J’ai une amie triste et fatiguée (et mère aussi) à qui je pense parfois lorsque je poste des photos sur Facebook. Il m’arrive d’hésiter avant de mettre une image de ma fille Terrible Two (si mignonne quand elle ne crie pas).
Les moments imparfaits envahissent ma vie avec tant d’amplitude depuis que je suis maman qu’il m’arrive de paniquer. Je n’ai plus le calme lisse d’avant. La zénitude est un souvenir. Je m’ennuie du silence.
Je suis devenue quelqu’un qui peste contre la culotte souillée de ma fille. Je hurle, je vous dis, si souvent. Haaaa!
Moment doux capté par Anne.
Crédit : Anne Genest
Mais il y a des moments doux aussi. Des moments tendres et parfaits. Des accalmies post-tempête. Alors, je sors mon Canon Rebel, je choisis l’option manuelle. Je calibre l’image jusqu’au détail de la lumière. Je veux qu’elle soit onctueuse comme une peau de bébé. Puis, clac. Je capte l’instant. Je mémorise. J’immortalise. Je veux me rappeler. Ces moments-là, je les écris aussi. Je les dépose à la pointe de mon stylo. Pour m’en imbiber. Et pour survivre quand c’est le #FuckingMess.
Depuis que je suis maman, je ne contrôle plus vraiment ma joie.
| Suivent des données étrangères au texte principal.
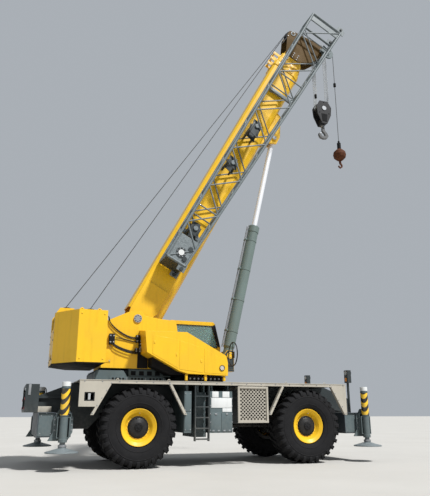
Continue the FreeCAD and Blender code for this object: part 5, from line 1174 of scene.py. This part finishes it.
# Hoists: rope wound ring beside ring, flange bolts, bearings and motors
hoistTrim = {"drums": (-4.13, -3.50), "height": 3.740, "wound": 0.240, "wire": 0.011, "half": 0.272,
             "motor": [(-0.62, 0.0), (-0.62, 0.085), (-0.40, 0.085), (-0.39, 0.12), (-0.345, 0.12), (-0.345,
                 0.0)]}


def makeHoistTrim():
    kit = startPiece()
    wire, half = hoistTrim["wire"], hoistTrim["half"]
    count = int(2 * half / (2.05 * wire))
    for x in hoistTrim["drums"]:
        centre = (x, 0, hoistTrim["height"])
        for along in [(turn + 0.5) * 2 * half / count - half for turn in range(count)]:
            turned(kit, [(along + wire * c, hoistTrim["wound"] + wire * s) for c, s in circle(8)], 0, centre,
                   sides=40, closed=True)
        for hand in (-1, 1):
            boltRing(kit, (x, hand * 0.345, hoistTrim["height"]), (0, hand, 0), 0.13, 10, 1.0, 1)
            disc(kit, centre, "Y", 0.095, handed(hand, 0.345, 0.375), 2)
        turned(kit, hoistTrim["motor"], 2, centre, sides=32)
    finishPiece(kit, "hoistTrim", "superstructure", ["rope", "bareSteel", "blackIron"])


makeSlewTrim()
makeValveBank()
makeHousingTrim()
makeWeightTrim()
makeHoistTrim()
print("slewing structure trimmed")

# Cab: window seals, rails, wiper, grab handle, air intake, and the door's seal and handle
cabTrim = {"near": (0.648, 0.660), "rear": -1.031, "rails": (0.765, 1.345, 3.235, 3.875), "railRadius": 0.010,
           "wiper": [((0.632, 1.05, 3.275), (0.535, 1.24, 3.62), 0.009), ((0.575, 1.20, 3.50), (0.500, 1.27,
               3.76), 0.014)],
           "handle": [(-0.60, 1.505, 2.62), (-0.60, 1.54, 2.64), (-0.60, 1.54, 3.30), (-0.60, 1.505, 3.32)],
           "corner": [(0.550, 3.235), (0.630, 3.235), (0.462, 3.925), (0.365, 3.880)], "slats": 7}


def makeCabTrim():
    kit = startPiece()
    for x, z in (((-0.90, 0.52), (3.205, 3.220)), ((-0.90, 0.36), (3.870, 3.885)), ((-0.94, -0.925), (3.205,
        3.885))):
        box(kit, x, cabTrim["near"], z, 0, 0.003)
    rod(kit, (0.535, 0.654, 3.215), (0.355, 0.654, 3.880), 0.009)
    plate(kit, cabTrim["corner"], (0.650, 0.659), edge=0.002)
    left, right, low, high = cabTrim["rails"]
    for a, b in (((left, low), (left, high)), ((right, low), (right, high)), ((left, low), (right, low)),
                 ((left, high), (right, high))):
        rod(kit, (cabTrim["rear"], *a), (cabTrim["rear"], *b), cabTrim["railRadius"])
    for row in cabTrim["wiper"]:
        rod(kit, *row)
    box(kit, (0.615, 0.660), (1.02, 1.08), (3.235, 3.285), 0, 0.006)
    pipe(kit, cabTrim["handle"], 0.013, 1)
    for z in [2.60 + 0.06 * k for k in range(cabTrim["slats"])]:
        box(kit, (-1.034, -1.025), (0.80, 1.30), (z, z + 0.035), 0, 0.002)
    finishPiece(kit, "cabTrim", "superstructure", ["blackPlastic", "bareSteel"])
    kit = startPiece()
    box(kit, (0.28, 0.34), (1.528, 1.545), (3.02, 3.14))
    boxFrame(kit, (-0.235, 0.345), (1.497, 1.503), (3.105, 3.830), 0.015)
    finishPiece(kit, "doorTrim", "door", ["blackPlastic"])


# Inside the cab: arm rests and levers, wheel on its column, pedals, switches and the padded seat
cabInside = {"floor": 2.320, "middle": 1.05, "armOut": 0.30, "levers": (-0.14, -0.22),
             "knob": [(-0.025, 0.0), (-0.02, 0.018), (0.0, 0.026), (0.02, 0.018), (0.025, 0.0)],
             "wheel": (0.205, 1.02, 0.90), "wheelRadius": 0.19, "lean": (0.93, 0.34), "spokes": (2, 11, 20),
             "pads": [("seatCushion", ((-0.50, 0.82, 0.50), (0.0, 1.28, 0.60))),
                      ("seatBack", ((-0.46, 0.84, 0.62), (-0.37, 1.26, 1.20)))], "padEdge": 0.03, "fill": 0.8}


def makeCabInside():
    kit = startPiece()
    f = cabInside["floor"]
    for hand in (-1, 1):
        y = cabInside["middle"] + hand * cabInside["armOut"]
        box(kit, (-0.42, -0.08), (y - 0.05, y + 0.05), (f + 0.66, f + 0.72), 0, 0.02)
        for x in cabInside["levers"]:
            rod(kit, (x, y, f + 0.72), (x + 0.02, y, f + 0.86), 0.008, 1)
            turned(kit, cabInside["knob"], 0, (x + 0.02, y, f + 0.88), "Z", 16)
    rod(kit, (0.36, 1.02, f + 0.45), (0.22, 1.02, f + 0.86), 0.022)
    x, y, z = cabInside["wheel"]
    radius, (ahead, up) = cabInside["wheelRadius"], cabInside["lean"]
    rim = [Vector((x + radius * c * ahead, y + radius * s, f + z + radius * c * up)) for c, s in circle(28)]
    add(kit, tubeShape(rim, 0.015, 10, True))
    for k in cabInside["spokes"]:
        rod(kit, rim[k], (0.215, 1.02, f + 0.89), 0.011)
    for y in (0.92, 1.14):
        box(kit, (0.20, 0.34), (y - 0.04, y + 0.04), (f + 0.03, f + 0.05), 1, 0.006)
    for k in range(5):
        disc(kit, (0.40 - 0.006 * k, 0.86 + 0.08 * k, f + 0.855), "Z", 0.022, (0.0, 0.012), 1, 18)
    finishPiece(kit, "cabControls", "superstructure", ["blackPlastic", "bareSteel"])
    for label, corners in cabInside["pads"]:
        kit = startPiece()
        low, high = [(x, y, f + z) for x, y, z in corners]
        add(kit, boxShape(low, high, cabInside["padEdge"]))
        piece = finishPiece(kit, label, None, ["seatCloth"])
        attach(piece, "superstructure")


makeCabTrim()
makeCabInside()
print("cab trimmed")

# Boom head: pin caps of the sheaves, side bolts and the rods that keep the ropes in
headTrim = {"pins": ((12.400, -0.930), (12.245, 0.316)), "face": 0.249, "cap": 0.013, "keepers":
            ((12.10, -0.98), (12.56, -0.72), (12.33, 0.10), (12.02, 0.44))}


def makeHeadTrim():
    kit = startPiece()
    near, far = headTrim["face"], headTrim["face"] + headTrim["cap"]
    for hand in (-1, 1):
        for out, rise in headTrim["pins"]:
            disc(kit, (out, 0, rise), "Y", 0.095, handed(hand, near, far))
            boltRing(kit, (out, hand * far, rise), (0, hand, 0), 0.070, 6, 0.8, 1)
        addBolts(kit, product((11.32, 11.42, 11.52), (hand * near,), (-0.27, -0.09, 0.10)), (0, hand, 0),
                 1.1, 1)
    for out, rise in headTrim["keepers"]:
        rod(kit, (out, -0.27, rise), (out, 0.27, rise), 0.016, 1, 12)
    finishPiece(kit, "headTrim", "fly", ["greyPaint", "bareSteel"], place=onBoom)


# Hook block: pin caps, bolts and keepers; weights on the dead end and on the ball's line
hookTrim = {"x": 4.3776, "sheaves": 12.132, "cheek": 0.165, "bolts": ((-0.19, -0.42), (0.19, -0.42), (0,
    0.02)),
            "weight": [(-0.12, -0.46), (0.12, -0.46), (0.09, -0.76), (-0.09, -0.76)], "keepers": (-0.26,
                0.26),
            "nut": [(-0.10, 0.05), (-0.10, 0.075), (-0.02, 0.075), (0.0, 0.06)], "shank": 0.84,
            "deadEnd": [(12.300, 0.012), (12.305, 0.045), (12.445, 0.045), (12.460, 0.012)],
            "line": (4.7715, -0.35, 0),
            "lineWeights": ((12.760, 12.905, 0.048), (10.245, 10.480, 0.066), (10.480, 10.560, 0.034))}


def makeHookTrim():
    x, low, cheek = hookTrim["x"], hookTrim["sheaves"], hookTrim["cheek"]
    kit = startPiece()
    for hand in (-1, 1):
        disc(kit, (x, 0, low - 0.23), "Y", 0.085, handed(hand, cheek, cheek + 0.020), 1)
        addBolts(kit, [(x + dx, hand * cheek, low + dz) for dx, dz in hookTrim["bolts"]], (0, hand, 0), 1.1)
        plate(kit, [(x + dx, low + dz) for dx, dz in hookTrim["weight"]], handed(hand, cheek, cheek + 0.012),
              edge=0.004)
    for dx in hookTrim["keepers"]:
        rod(kit, (x + dx, -0.15, low - 0.10), (x + dx, 0.15, low - 0.10), 0.016, 1, 12)
    shank = low - hookTrim["shank"]
    turned(kit, [(shank + z, radius) for z, radius in hookTrim["nut"]], 1, (x, 0, 0), "Z", 6, True)
    rod(kit, (x + 0.02, 0, shank - 0.24), (x - 0.145, 0, shank - 0.365), 0.012, 1)  # safety latch
    turned(kit, hookTrim["deadEnd"], 0, (4.100, -0.09, 0), "Z", 24)
    finishPiece(kit, "hookTrim", "hook", ["blackIron", "bareSteel"])
    kit = startPiece()
    for foot, top, radius in hookTrim["lineWeights"]:
        turned(kit, [(foot, 0.012), (foot + 0.006, radius), (top - 0.012, radius), (top, 0.012)], 0,
               hookTrim["line"], "Z", 28)
    finishPiece(kit, "ballTrim", "ball_line", ["blackIron"])


# Lift cylinder: pipes with their clips, gland bolts and wiper, drawn from the rod's eye towards the foot
liftTrim = {"eye": (2.3149, 0, 10.3095), "foot": (0.598, 0, 2.900), "barrel": 4.280, "clips": 4,
            "pipes": (-0.06, 0.06),
            "pipe": -0.205, "capAt": (7.933, 0, -0.969), "cap": (0.206, 0.220)}


def makeBarrelTrim():
    eye = Vector(liftTrim["eye"])
    line = Vector(liftTrim["foot"]) - eye
    turn = Matrix.Translation(eye) @ Matrix.Rotation(math.atan2(-line.z, line.x), 4, "Y")
    end = line.length
    top, down = end - liftTrim["barrel"], liftTrim["pipe"]
    kit = startPiece()
    for y in liftTrim["pipes"]:
        pipe(kit, [(top + 0.12, y, down + 0.019), (top + 0.16, y, down), (top + 0.34, y, down), (end - 0.55,
            y, down),
                   (end - 0.36, y, down + 0.010)], 0.014, 1)
    for at in [top + 0.5 + k for k in range(liftTrim["clips"])]:
        sleeve(kit, (0, 0, 0), "X", (0.172, 0.180), (at, at + 0.05), 0, 48)
        box(kit, (at, at + 0.05), (-0.09, 0.09), (-0.225, -0.168), 0, 0.005)
    boltRing(kit, (top, 0, 0), (-1, 0, 0), 0.135, 14, 1.1, 1)
    turned(kit, [(top - 0.012, 0.092), (top - 0.012, 0.105), (top, 0.11), (top, 0.092)], 2, axis="X",
           sides=40,
           closed=True)
    finishPiece(kit, "barrelTrim", "lift_barrel", ["barrelPaint", "bareSteel", "blackPlastic"],
                place=turn)
    kit = startPiece()
    for hand in (-1, 1):
        disc(kit, (0, 0, 0), "Y", 0.07, handed(hand, *liftTrim["cap"]))
    finishPiece(kit, "liftPinCaps", "boom", ["bareSteel"],
                place=onBoom @ Matrix.Translation(liftTrim["capAt"]))


makeHeadTrim()
makeHookTrim()
makeBarrelTrim()
print("head, hook and lift cylinder trimmed")

# Hoist ropes from the drums over the boom to the head, cut into stretches between stops; the last stretch
# rides the fly, the others stay in place
ropes = {"radius": 0.011, "bodies": ["superstructure", "boom", "mid_inner", "mid_outer", "fly"],
         "shares": [0.0, 0.20, 0.46, 0.68, 0.86, 1.0], "sides": 8, "steps": 12,
         "ends": {"rear": ((-4.18, -0.07, 3.995), (3.010, -0.066, 14.815)),
                  "front": ((-3.52, 0.07, 3.985), (3.028, 0.066, 14.826))}}


def makeHoistRopes():
    for label, ends in ropes["ends"].items():
        low, high = [Vector(end) for end in ends]
        stops = [low.lerp(high, share) for share in ropes["shares"]]
        for i, (a, b) in enumerate(zip(stops, stops[1:])):
            last = i == len(stops) - 2
            steps = 2 if last else ropes["steps"]
            kit = startPiece()
            add(kit, tubeShape([a.lerp(b, t / steps) for t in range(steps + 1)], ropes["radius"],
                               ropes["sides"]))
            piece = finishPiece(kit, f"hoistRope_{label}_{i}", "fly" if last else None, ["rope"])
            if not last:
                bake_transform(piece)


makeHoistRopes()
print("hoist ropes run")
Mes sentiments subissent des soubresauts de petite fille. Les rires et les pleurs de Laure pimpent ma vie. J’existe vraiment. Mes paroles, mes gestes et mes décisions ont un impact dans une existence délicate qui s’éveille, fleurit, se révolte aussi. Je vis en double au lieu de vivre pour moi seule. Et cette vie doublée (aoümmmmm!!!, épuisante, éreintante est parfaite parce qu’imparfaite. Je vis pour de vrai, enfin!
Peut-être que je lis trop Sylvia Plath ces jours-ci, mais en tombant sur le texte Le retour de la mère parfaite, paru dans Le Monde, j’ai pensé à la poète. Plath projetait l’image d’une femme et d’une maman si heureuse (c’est ce que racontaient les lettres envoyées à sa mère). Mais au coeur de son travail se trouvait l’idée du suicide. Plath s’est servie de l’écriture (de la beauté de l’écriture) pour survivre. Peu avant de s’éteindre, elle écrit le poème Les mannequins de Munich et le vers célèbre « La perfection est atroce, elle ne peut avoir d’enfants. » Quand l’écriture cesse de pallier la vie de Sylvia Plath, elle se donne la mort.
Sur Facebook, si l’image que je projette de moi est si léchée, c’est parce que je souhaite m’accrocher à ce qui est beau et aux éclaircies d’après-tempête. Je veux qu’à travers les épreuves, ce qui reste soit une maternité « pas parfaite » mais lumineuse.